Valuations and Earnings Estimate Revisions: Absolute P/E stood at 20.2 and the P/B, at its 19-month low, stood at 1.38x. The 12M Fwd P/E fell to 15.9x vs, 17.7x versus 3M ago. At the end of 2016,valuations were considerably lower from levels at the beginning of the year. Absolute P/E declined from 22.7x to 20.2x, while relative PE declined from 1.70x to 1.38x. The 3MMA of one-year revision breadth remained in the negative zone.

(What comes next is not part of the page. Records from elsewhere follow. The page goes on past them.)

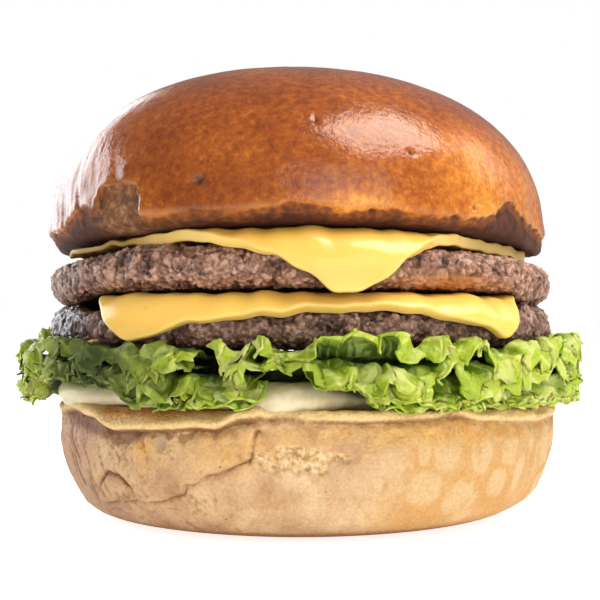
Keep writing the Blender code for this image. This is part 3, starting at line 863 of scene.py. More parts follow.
# The frills: leaf, start and end in degrees, height of the root as a share of the space under
# the patty, lean and droop in degrees, width, length and swing of its waves, and seed
FRILLS = (
    ("lettuce_leaf_left", -172, -19, 0.96, 58, 120, 0.0105, 0.0080, 0.0022, 1),
    ("lettuce_leaf_left", -168, -20, 0.72, 22, 85, 0.0112, 0.0070, 0.0022, 2),
    ("lettuce_leaf_left", -98, -19, 0.52, 4, 75, 0.0112, 0.0078, 0.0022, 3),
    ("lettuce_leaf_left", -94, -21, 0.32, -12, 60, 0.0105, 0.0068, 0.0020, 9),
    ("lettuce_leaf_left", -100, -62, 0.10, -22, 40, 0.0100, 0.0075, 0.0020, 12),
    ("lettuce_leaf_left", -40, -22, 0.12, -22, 40, 0.0095, 0.0075, 0.0018, 13),
    ("lettuce_leaf_right", -16, 184, 0.96, 58, 120, 0.0110, 0.0085, 0.0022, 4),
    ("lettuce_leaf_right", -13, 181, 0.74, 20, 90, 0.0116, 0.0074, 0.0022, 5),
    ("lettuce_leaf_right", 2, 108, 0.56, 2, 80, 0.0112, 0.0080, 0.0022, 10),
    ("lettuce_leaf_right", -19, -7, 0.54, 4, 75, 0.0112, 0.0078, 0.0022, 14),
    ("lettuce_leaf_right", -20, -8, 0.34, -12, 60, 0.0105, 0.0068, 0.0020, 15),
    ("lettuce_leaf_right", -20, -8, 0.12, -22, 40, 0.0095, 0.0075, 0.0018, 16),
    ("lettuce_leaf_front", 11, 85, 0.40, -8, 75, 0.0112, 0.0072, 0.0022, 6),
    ("lettuce_leaf_front", 12, 84, 0.26, -18, 55, 0.0105, 0.0080, 0.0020, 7),
    ("lettuce_leaf_front", 13, 83, 0.10, -26, 35, 0.0095, 0.0068, 0.0018, 11),
    ("lettuce_leaf_back", 90, 283, 0.35, -10, 50, 0.0110, 0.0085, 0.0022, 8),
)


# Blender's vector noise, which crumples the leaves and bends the strands of mince, starts from
# the clock unless it is given a seed
CRUMPLE_SEED = 7
noise.seed_set(CRUMPLE_SEED)


def patty_radius(phi, seed):
    """The radius of a patty at phi. The front of each is flatter than a circle."""
    uneven = 0.5 + 0.5 * around(phi, 7, seed)
    return PATTY_RADIUS * (1 - PATTY_UNEVEN * uneven - PATTY_FLATTER * bump(phi, *FLAT_FRONT))


def frill_space(degrees):
    """The lowest and the highest point of the frills at an angle."""
    return [
        height_along([(row[0], row[column]) for row in FRILL_SPACE], wrapped(degrees))
        for column in (1, 2)
    ]


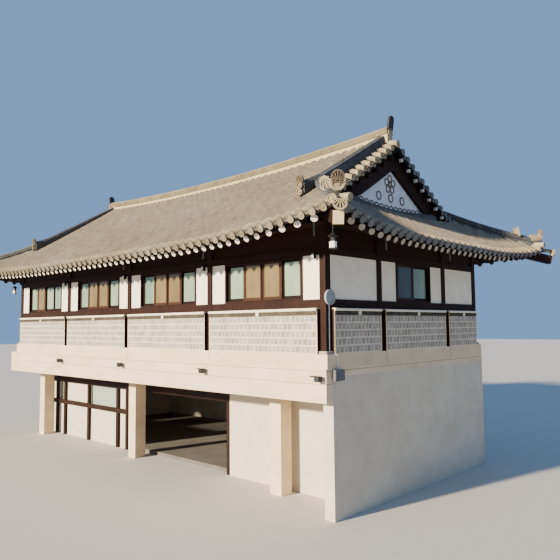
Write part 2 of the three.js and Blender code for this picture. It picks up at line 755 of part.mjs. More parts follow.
// Lower storey
function deck() {
  const band = 150;
  const [left, right] = [-HALF_LENGTH - 480, HALF_LENGTH - STONE_FACE];
  const front = -HALF_WIDTH - band;
  const back = HALF_WIDTH - STONE_FACE;
  const slab = box([left, right], [front, back], [DECK_SOFFIT, DECK_TOP]);
  const frontBand = box([left, right], [front, front + 250], [BAND_BOTTOM, DECK_TOP]);
  const leftBand = box([left, left + 250], [front, back], [BAND_BOTTOM, DECK_TOP]);
  const pillars = [];
  for (let k = 0; k < PILLARS; k++) {
    const x = PILLAR_START + k * PILLAR_SPACING;
    pillars.push(box([x - PILLAR / 2, x + PILLAR / 2],
      [PILLAR_Y - PILLAR / 2, PILLAR_Y + PILLAR / 2], [GROUND, DECK_SOFFIT]));
  }
  return union([slab, frontBand, leftBand, ...pillars]);
}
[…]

Currency: In December, the rupee appreciated 0.7% vs. the dollar and 1.7 vs. the euro. In 2016, the rupee depreciated 2.6% vs. the dollar and appreciated 0.6% vs. the euro. The rupee appreciated 2.2% vs. the JPY.
Bond Market: The 91-day yield was up 24 bp, while 10-year treasuries were up 27 bp. Since the monetary policy surprise by RBI of keeping rates on hold, the 91 day yield inched up 22 bps and the 10-year yield rose 31 bps. In 2016, the 10-year yield is down 125 bp and 91-day yield is down 95 bp.
Commodities: In December, prices in dollar for oil and corn were up 11.1% and 1%, respectively. Gold prices (dollar) were down 1.8% and CRB was flat during the month. In 2016, prices for oil were up 55%.